Near Misses as First-Class Citizens of Incident Management
To get the most from the Analog Risk Observatory Calendar, near misses need to be treated as part of your incident management best practices, not a side hobby.
That means:
- Including near misses in your incident taxonomy (severity levels, classifications, ownership)
- Allowing near misses to trigger improvements just like incidents do (runbooks, tests, design changes)
- Using the calendar to inform incident simulations and game days (e.g., “This near miss keeps recurring—let’s rehearse it.”)
This mindset shift moves your team from a world where you only react after harm to one where you design for resilience in advance, using evidence from all the things that almost went wrong.
Conclusion: Build Your Observatory, Before You Need It
Near misses are the universe’s way of offering you a discount on future disasters.
The Analog Risk Observatory Calendar is a simple, low-tech way to:
- Make near-miss stories visible and memorable
- Reveal patterns in context, signals, timing, and outcomes
- Embed near-miss review into everyday workflows
- Encourage honest reporting and celebration of detection
- Shift from reactive firefighting to proactive, resilient design
You don’t need a new tool or a complex platform to start.
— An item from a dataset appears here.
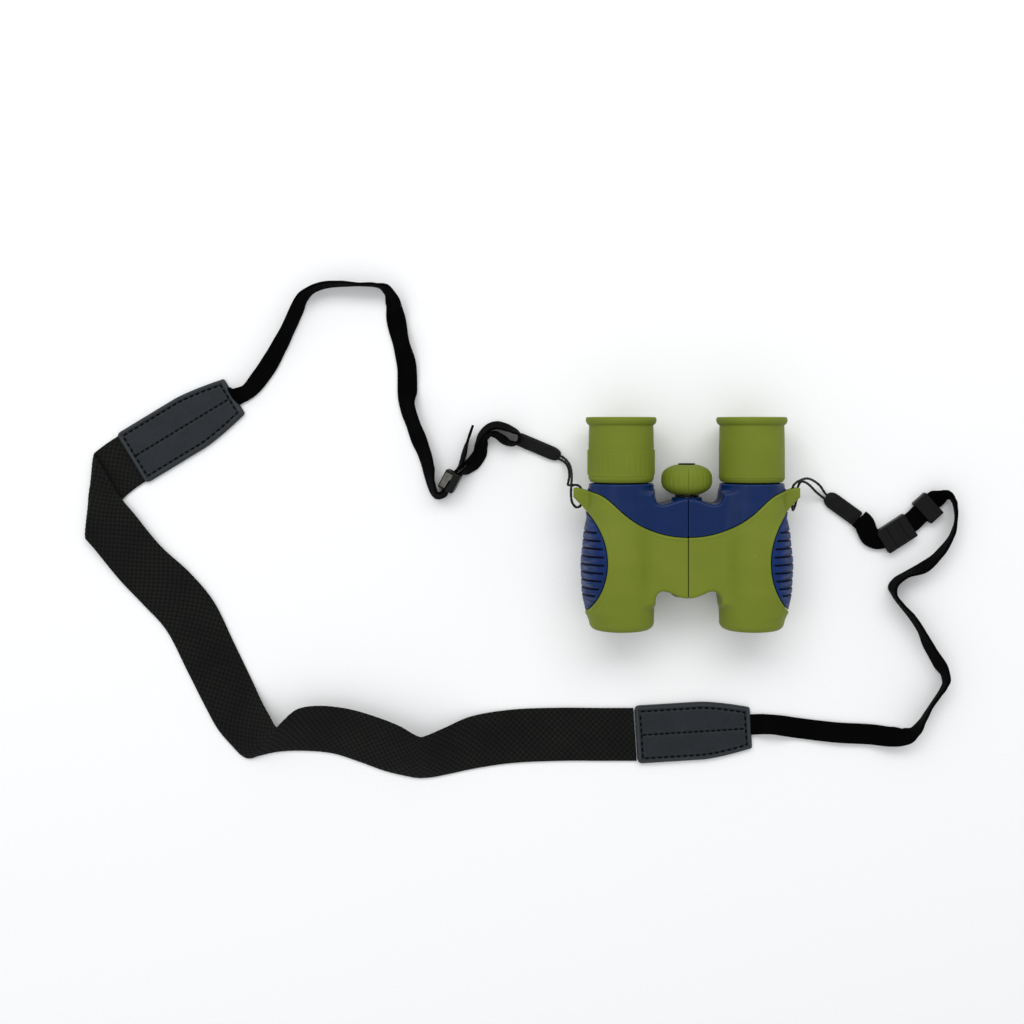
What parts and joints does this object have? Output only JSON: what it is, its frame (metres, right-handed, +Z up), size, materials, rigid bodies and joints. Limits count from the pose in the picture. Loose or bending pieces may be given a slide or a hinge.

You need:
- A wall
- A calendar
- A handful of sticky notes
- And the willingness to treat your scariest almost-incidents as your most valuable teachers
Put up the calendar. Log the next close call. Look at your risk landscape not as isolated storms, but as a year-long weather system you can observe, understand, and gradually reshape.
That’s how you stop forgetting your scariest near misses—and start using them to build systems that are ready for whatever comes next.